Inoltre, questa operazione sembrerebbe non costare nulla (direttamente) ai contribuenti; a differenza che, per esempio, in Germania dove lo Stato tedesco, dall’inizio della crisi ad oggi  per coprire i buchi del proprio sistema ha investito 60 mld di euro circa in spesa pubblica per la ricapitalizzazione delle proprie banche.  Tuttavia questo punto resta controverso in quanto vi è una corrente di pensiero che afferma che l’operazione, andando ad agire sulle riserve, ridurrebbe la ricchezza nazionale. Inoltre, da sempre, le riserve (ordinarie e straordinarie) sono considerate l’ultimo baluardo di garanzia sulla sostenibilità del debito pubblico.

La vera domanda è: adesso, grazie a questa ennesima immissione di liquidità (da non dimenticare le operazioni di “finanziamento” della BCE), gli istituti di credito privati italiani, saranno in grado di far ripartire il sistema di finanziamento alle imprese e alle famiglie?

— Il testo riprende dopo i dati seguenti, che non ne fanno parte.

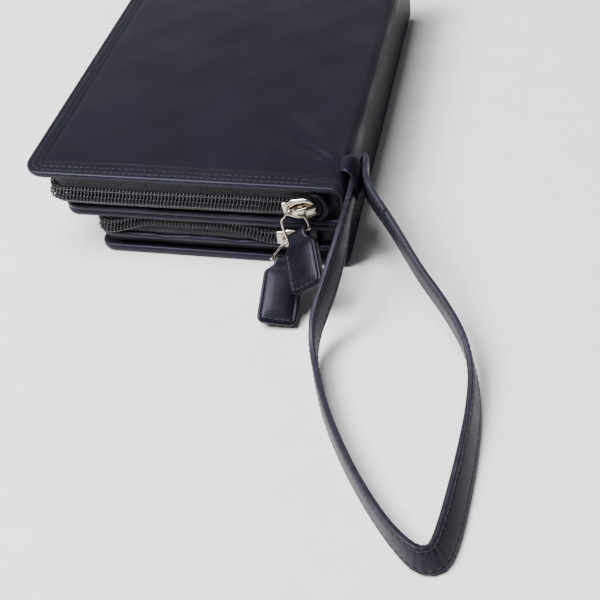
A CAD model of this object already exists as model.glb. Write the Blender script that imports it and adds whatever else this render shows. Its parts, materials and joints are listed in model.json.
"""Looks of the double-zip wristlet wallet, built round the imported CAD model.

Lengths in this script are in millimetres in the CAD frame (X towards the spine, Y away from the
strap end, Z up) and become metres when a mesh is made.
"""

import json
import math

import bmesh
import bpy
import numpy as np
from mathutils import Matrix, Vector


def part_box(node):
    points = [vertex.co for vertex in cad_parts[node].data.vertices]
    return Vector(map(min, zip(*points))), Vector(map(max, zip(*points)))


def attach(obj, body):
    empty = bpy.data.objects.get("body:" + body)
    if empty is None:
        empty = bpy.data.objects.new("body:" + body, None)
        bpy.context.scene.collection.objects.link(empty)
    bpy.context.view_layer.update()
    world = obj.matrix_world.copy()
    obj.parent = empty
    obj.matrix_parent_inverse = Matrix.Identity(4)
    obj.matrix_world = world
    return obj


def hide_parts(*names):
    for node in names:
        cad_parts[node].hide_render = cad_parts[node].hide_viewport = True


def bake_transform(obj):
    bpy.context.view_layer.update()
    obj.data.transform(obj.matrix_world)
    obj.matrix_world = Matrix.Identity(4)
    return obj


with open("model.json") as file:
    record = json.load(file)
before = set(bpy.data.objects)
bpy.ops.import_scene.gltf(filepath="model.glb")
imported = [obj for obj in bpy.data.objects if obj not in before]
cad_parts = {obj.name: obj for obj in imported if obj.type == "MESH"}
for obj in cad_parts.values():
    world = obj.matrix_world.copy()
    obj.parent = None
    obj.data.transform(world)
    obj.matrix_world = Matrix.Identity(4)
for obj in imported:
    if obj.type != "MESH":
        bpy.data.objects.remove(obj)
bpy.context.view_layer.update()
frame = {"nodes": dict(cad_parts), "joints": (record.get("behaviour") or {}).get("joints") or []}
MM = 0.001


def box_mm(node):
    low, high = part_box(node)
    return np.array(low) / MM, np.array(high) / MM


# ---- places read from the CAD model ----

panel_low, panel_high = box_mm("front_panel")
LEFT_FRONT, HALF, TOP = panel_low[0], panel_high[1], panel_high[2]
FRONT_Z0 = box_mm("front_lip")[0][2]
SPINE_X = box_mm("spine_upper")[1][0]
LEFT_MID = box_mm("divider_upper_skin")[0][0]
SPINE_IN = box_mm("divider_upper_skin")[1][0]
DIV_Z0 = box_mm("divider_lower_skin")[0][2]
DIV_Z1 = box_mm("divider_upper_skin")[1][2]
LEFT_BACK = box_mm("back_panel")[0][0]
BACK_FLOOR = box_mm("back_panel")[1][2]
LIP_Z0, LIP_Z1 = box_mm("back_lip")[0][2], box_mm("back_lip")[1][2]
SPINE_T = SPINE_X - SPINE_IN
JOINT = {j["name"]: j for j in frame["joints"]}


def joint_mm(name):
    return np.array(JOINT[name]["pos_m"]) / MM


COVER_FOLD = joint_mm("cover_fold")
COVER_R = SPINE_X - COVER_FOLD[0]
FOOT_R = 4.0
SEAM_Z = 24.0            # height of the join between the two spine leathers


# ---- materials ----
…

Certo è che vi è una enorme aspettativa anche se, di fatto, il decreto non dà nessuna garanzia in tal senso.

 

Articolo di Giovanni Fedele
giovanni.fedele@intesasanpaolo.com

 

 

 

 

 

 

 

 

1 Conversione in legge, con modificazioni, del Regio decreto-legge 12 marzo 1936, n. 375, contenente disposizioni per la difesa del risparmio e per la disciplina della funzione creditizia.